Figure 4. SQM metrics under load (egress) - bulk tin

Things looks grim for the bulk traffic, with a target latency of 50ms, the average flaps around that target.

What about the IP level fairness issue shown above?

Figure 4. Bufferbloat's gone

Again, two flows coming from host A (green) and one from host B (yellow). IP fairness is definitely better, both hosts hover ~9Mbps. As for latency, all flows seem unaffected by the uplink being congested.

But if DSCP is not widely used, what’s the use of Cake’s tins? Qosify!

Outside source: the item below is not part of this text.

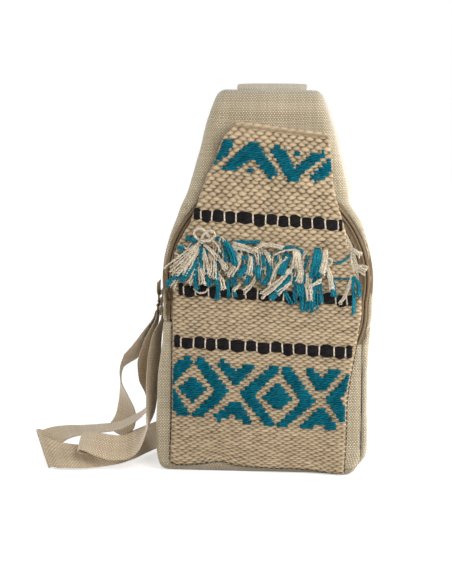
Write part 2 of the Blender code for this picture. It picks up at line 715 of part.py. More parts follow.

Qosify is a package in OpenWRT (Linux-based OS targeting embedded devices) that uses an eBPF program to enable users to adjust packets’ DSCP field. I won’t go into details on how it works, but in principal, you can set DSCP field based on:

  • Packet rate: For instance, if a flow’s pps rises above a threshold, you can throw that flow in the bulk tin.
  • Domains: For example, throw all flows to *.youtube.com to the best_effort tin, or meet.libreops.cc to the video tin.
  • IP addresses: Same as above
  • Ports: Move traffic to/from ports 22, 53, 123(NTP) etc to the voice tin as those are latency intensive workloads.

There’s no magic here, but it lays the ground for other things like writing eBPF programs to dynamically assign ToS/DSCP to flows that have specific characteristics, e.g. monitor STUN/TURN requests for WebRTC, and add the destination IP:port pairs to the voice tin.